8. Integration with Multiple Gateways
There are several scenarios when you may need a payment gateway API that is able to connect to more than one gateway, in fact, it happens more and more often nowadays so as a developer, you may want to keep this option in mind. Your customer as a business may want to move to a new market but their payment provider is not authorized to accept payments there. In this case, they need another one and a payment API with such capability – it’s a direct call for payment API flexibility.

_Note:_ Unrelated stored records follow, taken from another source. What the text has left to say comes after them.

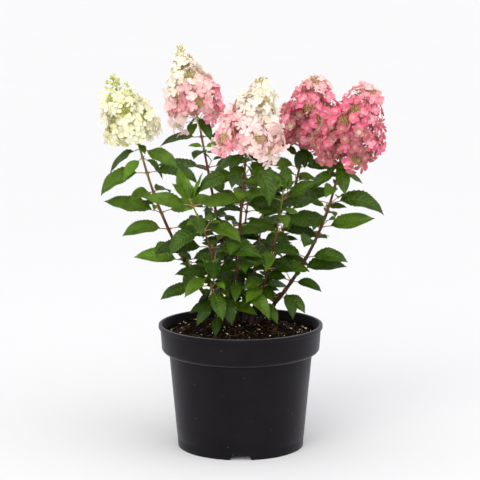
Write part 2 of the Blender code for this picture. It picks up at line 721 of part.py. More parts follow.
def main():
    for old in list(bpy.data.objects):
        bpy.data.objects.remove(old, do_unlink=True)
    plastic = material("moulded_plastic", (0.021, 0.021, 0.024), 0.55)
    mix = material("potting_mix", (0.035, 0.02, 0.012), 0.95)
    bark = material("young_bark", (0.11, 0.035, 0.022), 0.7)
    leaf = material("leaf", (0.05, 0.15, 0.025), 0.5)
    petal = material("petal", (0.8, 0.35, 0.42), 0.6)
    solids = {}
    solids["pot"] = build_pot(plastic)
    solids["soil"] = build_soil(mix)
    for stem in STEMS:
        name = f"cane_{stem.name}"
        verts, faces = limb(stem, 0, stem.bare, CANE_SIDES, flat_foot=True)
        solids[name] = add_object(name, verts, faces, bark)
    for stem in STEMS:
        if stem.bloom:
            solids[f"bloom_{stem.name}"] = build_bloom(stem, petal)
    stems = {stem.name: tree_of(*limb(stem, stem.bare, 1, STEM_SIDES)) for stem in STEMS}
    for stem in STEMS:
        obstacles = [mesh_tree(made) for made in solids.values()]
        obstacles += [tree for name, tree in stems.items() if name != stem.name]
        solids[f"leaves_{stem.name}"] = build_leaves(stem, obstacles, bark, leaf)


main()
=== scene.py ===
"""A panicle hydrangea in bloom in its nursery pot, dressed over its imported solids.

Metres, +Z up, origin at the middle of the pot's underside. Canes, leaves and cones of
blossom grow here by the same rules as the solids, so that each one stands where its
solid is, and go on from there into fine twigs, toothed leaves and single flowers.
"""

import math
import random

import bmesh
import bpy
from mathutils import Matrix, Vector, noise
from mathutils.bvhtree import BVHTree
from mathutils.kdtree import KDTree


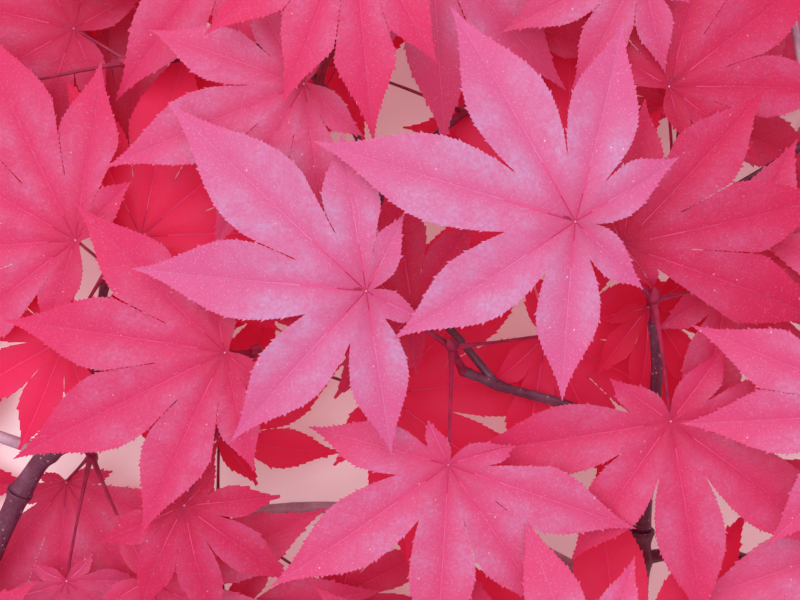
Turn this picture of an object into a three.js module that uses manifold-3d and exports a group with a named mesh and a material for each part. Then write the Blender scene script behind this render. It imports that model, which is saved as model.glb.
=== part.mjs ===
// A cut branch of red japanese maple, lying on a level surface and seen from above.
// Millimetres, +Z up. X runs to the right and Y away from the cut end of the stem.
import * as THREE from "three";
import { mergeVertices } from "three/addons/utils/BufferGeometryUtils.js";
import Module from "manifold-3d";

const wasm = await Module();
wasm.setup();

// Driving dimensions of a leaf
const LEAF_THICKNESS = 1.2;
const LOBE_HALF_WIDTH = 0.155;
const SHORT_LOBE_GAIN = 0.3;
const WIDEST_AT = 0.37;
const TAIL_WIDTH = 0.12;
const SINUS_REACH = 0.29;
const SLIT = 0.97;
const TOP_LEAF_STATIONS = [0.2, 0.42, 0.72];
const GROWN_LEAF_STATIONS = [0.36, 0.72];
const MIDDLE_LOBE = 3;
const LOBE_SHARES = [0.36, 0.72, 0.92, 1, 0.92, 0.72, 0.36];
const FOOT_REACH = 0.06;
const FOOT_WIDTH = 0.35;
const FOOT_BEHIND = 0.018;
const TOP_LEAF_SAG = 5;

// What the seeded rule picks a leaf's size and stance from
const LEAF_SIZE = [38, 60];
const LOBE_CHANGE = [0.93, 1.07];
const SPLAY = [36, 48];
const HEADING_SWING = [-35, 35];
const SLOPE_ALONG = [-0.18, 0.06];
const SLOPE_ACROSS = [-0.1, 0.1];
const GROWN_SAG = [3, 9];
const LYING_SAG = [6, 11];
const RISE_OVER_NODE = [-2, 12];

// Driving dimensions of the wood and the leaf stalks
const CLEARANCE = 0.3;
const MERGE_WITHIN = 1e-4;
const BOUGH_SIDES = 8;
const BOUGH_RINGS = 7;
const TWIG_SIDES = 6;
const TWIG_RINGS = 4;
const THICK_FOOT = 1.5;
const SPRAY_STEM_RADII = [1, 0.9];
const BUD_RADIUS = 1.9;
const STALK_RADII = [0.8, 0.5];
const STALK_SIDES = 4;
const STALK_RINGS = 2;
const STALK_ARCH = 0.05;
const STALK_ROOT = 4;
const STALK_CLIMB = 1;
const STALK_SPAN = [9, 34];

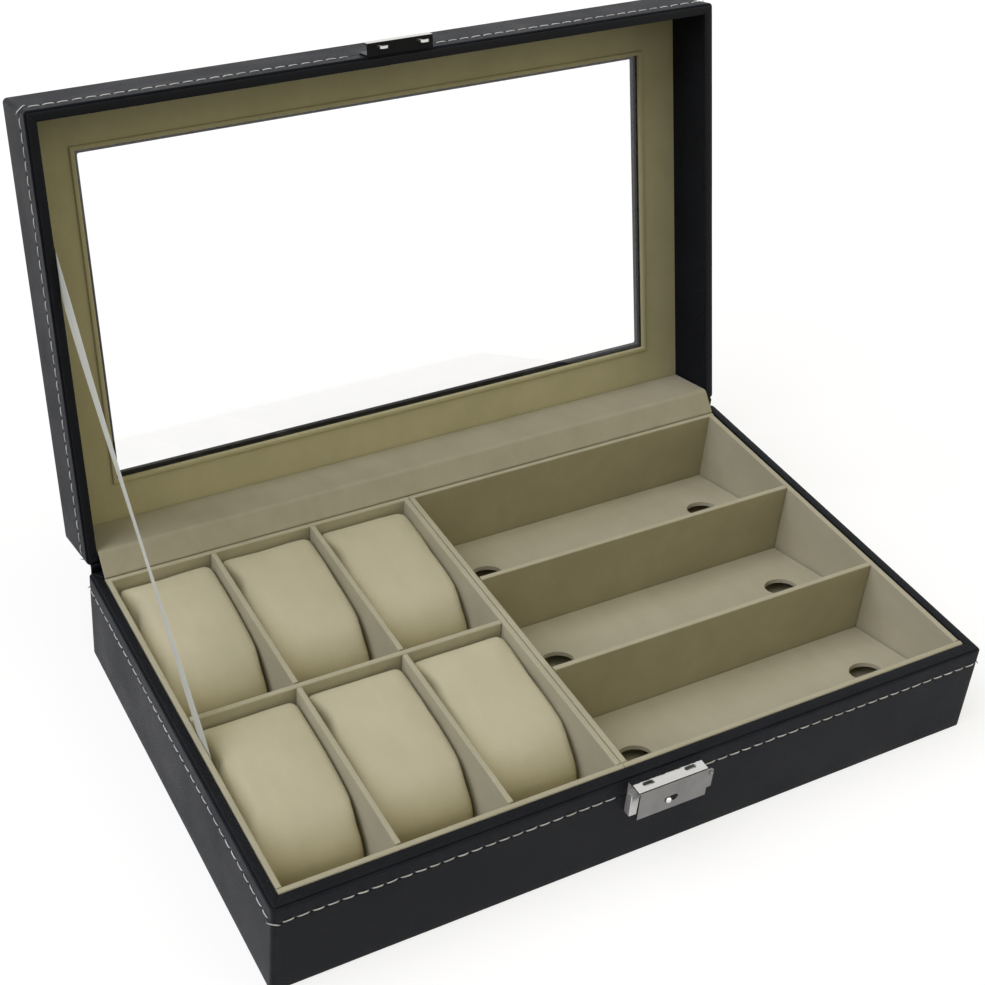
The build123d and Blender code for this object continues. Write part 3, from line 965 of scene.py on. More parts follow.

9. Third-party API Partners
In many industries, businesses have to use third-party partner APIs — if you can serve their needs as well, you’re instantly growing your customer base. A common example of this is if the given business has a site where different services are offered which can all be purchased from different providers. This means, the payment gateway API should carry the capability to process each transaction separately and directly with the specific provider. If everything goes well, while this third-party transaction is managed, your merchant partner and its customer will experience nothing but a seamless payment process.
10. Customer Support
On a final note, it’s crucial for the payment API source to have adequate support in place. Knowing there is help available for how to successfully integrate a solution using a provider’s APIs, will give you peace of mind throughout the entire development process and improve the whole integration experience.
Find the Perfect API Solution for Your Business
When it comes down to payment API flexibility, a payment gateway should allow you to integrate with ease and offer features that will improve the overall checkout experience for everyone involved. Putting the effort into researching APIs will not only save you time and money but will also give you the confidence that you chose the perfect solution for your business.